Run is_not_null operation on Expr.

pub fn drop_nulls(self) -> Expr

Drop null values.

pub fn drop_nans(self) -> Expr

Drop NaN values.

pub fn n_unique(self) -> Expr

Get the number of unique values in the groups.

pub fn first(self) -> Expr

Get the first value in the group.

pub fn last(self) -> Expr

Get the last value in the group.

pub fn implode(self) -> Expr

GroupBy the group to a Series.

pub fn quantile(self, quantile: Expr, method: QuantileMethod) -> Expr

Compute the quantile per group.

pub fn agg_groups(self) -> Expr

Get the group indexes of the group by operation.

pub fn flatten(self) -> Expr

Alias for explode.

pub fn explode(self) -> Expr

Explode the String/List column.

pub fn slice<E, F>(self, offset: E, length: F) -> Expr

where E: Into<Expr>, F: Into<Expr>,

Slice the Series. offset may be negative.

pub fn append<E>(self, other: E, upcast: bool) -> Expr

where E: Into<Expr>,

Append expressions. This is done by adding the chunks of other to this Series.

pub fn head(self, length: Option<usize>) -> Expr

Get the first n elements of the Expr result.

pub fn tail(self, length: Option<usize>) -> Expr

Get the last n elements of the Expr result.

pub fn unique(self) -> Expr

Get unique values of this expression.

pub fn unique_stable(self) -> Expr

Get unique values of this expression, while maintaining order. This requires more work than Expr::unique.

pub fn arg_unique(self) -> Expr

Get the first index of unique values of this expression.

pub fn arg_min(self) -> Expr

Get the index value that has the minimum value.

pub fn arg_max(self) -> Expr

Get the index value that has the maximum value.

pub fn arg_sort(self, sort_options: SortOptions) -> Expr

Get the index values that would sort this expression.

pub fn strict_cast(self, dtype: DataType) -> Expr

Cast expression to another data type. Throws an error if conversion had overflows.
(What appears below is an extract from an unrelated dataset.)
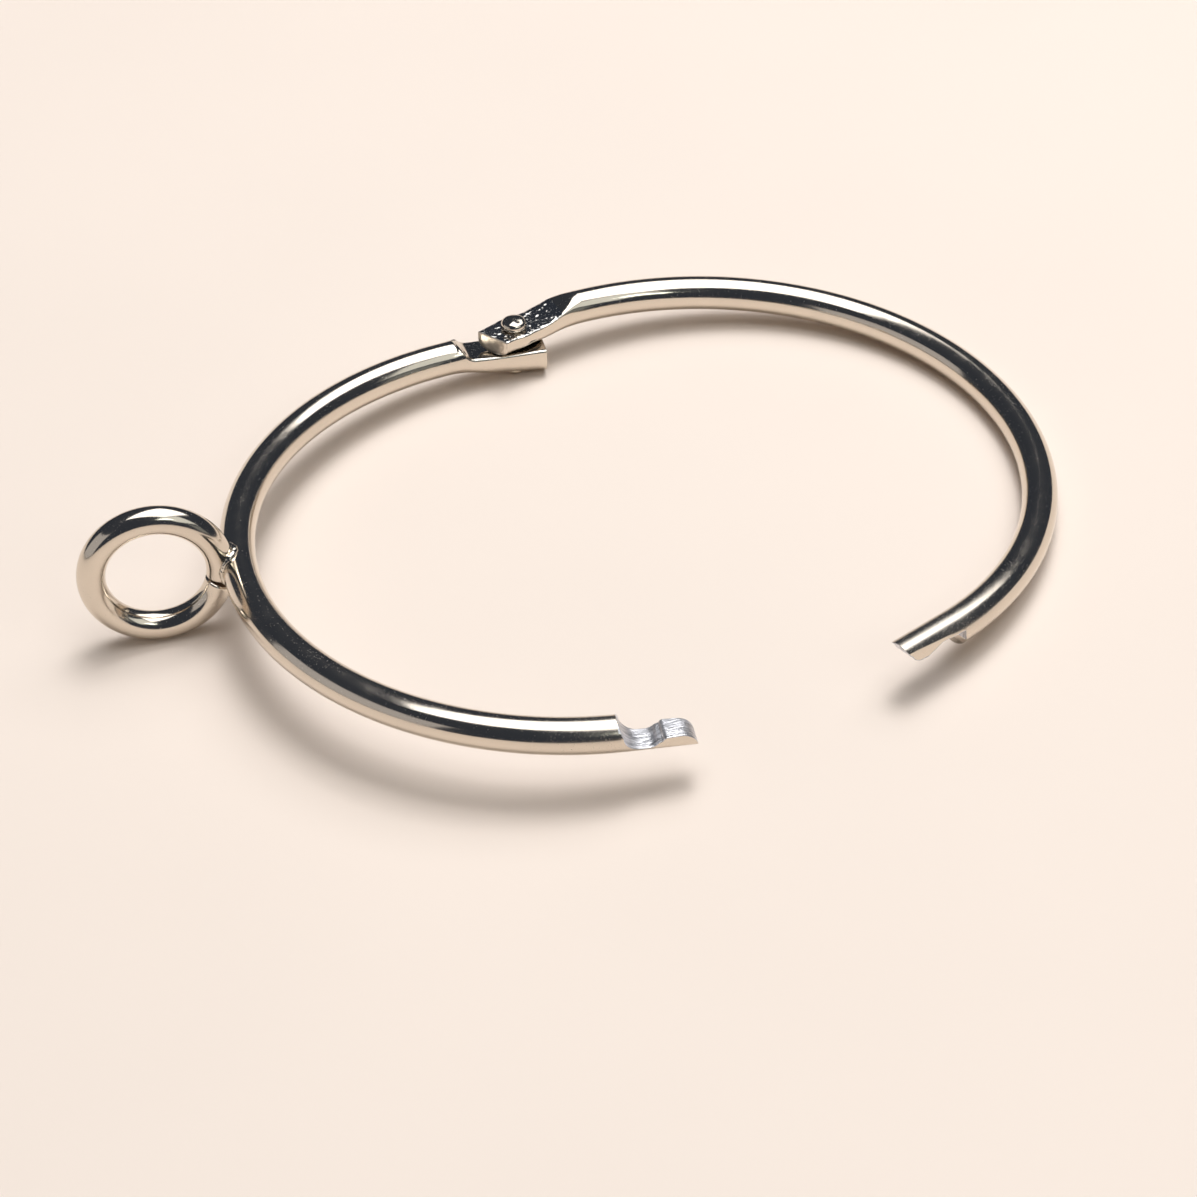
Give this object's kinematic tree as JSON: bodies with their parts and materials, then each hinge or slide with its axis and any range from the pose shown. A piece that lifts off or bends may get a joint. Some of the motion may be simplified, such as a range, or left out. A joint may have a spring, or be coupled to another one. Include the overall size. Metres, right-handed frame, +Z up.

Returns an Error if cast is invalid on rows after predicates are pushed down.

pub fn cast(self, dtype: DataType) -> Expr

Cast expression to another data type.

pub fn cast_with_options( self, dtype: DataType, cast_options: CastOptions, ) -> Expr

Cast expression to another data type.

pub fn gather<E>(self, idx: E) -> Expr

where E: Into<Expr>,

Take the values by idx.

pub fn get<E>(self, idx: E) -> Expr

where E: Into<Expr>,

Take the values by a single index.

pub fn sort(self, options: SortOptions) -> Expr

Sort with given options.

Example

let lf = df! {
   "a" => [Some(5), Some(4), Some(3), Some(2), None]
}?
.lazy();

let sorted = lf
    .select(
        vec![col("a").sort(SortOptions::default())],
    )
    .collect()?;

assert_eq!(
    sorted,
    df! {
        "a" => [None, Some(2), Some(3), Some(4), Some(5)]
    }?
);

See SortOptions for more options.

pub fn reverse(self) -> Expr

Reverse column

pub fn map<F>( self, function: F, output_type: SpecialEq<Arc<dyn FunctionOutputField>>, ) -> Expr

where F: Fn(Column) -> Result<Option<Column>, PolarsError> + 'static + Send + Sync,

Apply a function/closure once the logical plan get executed.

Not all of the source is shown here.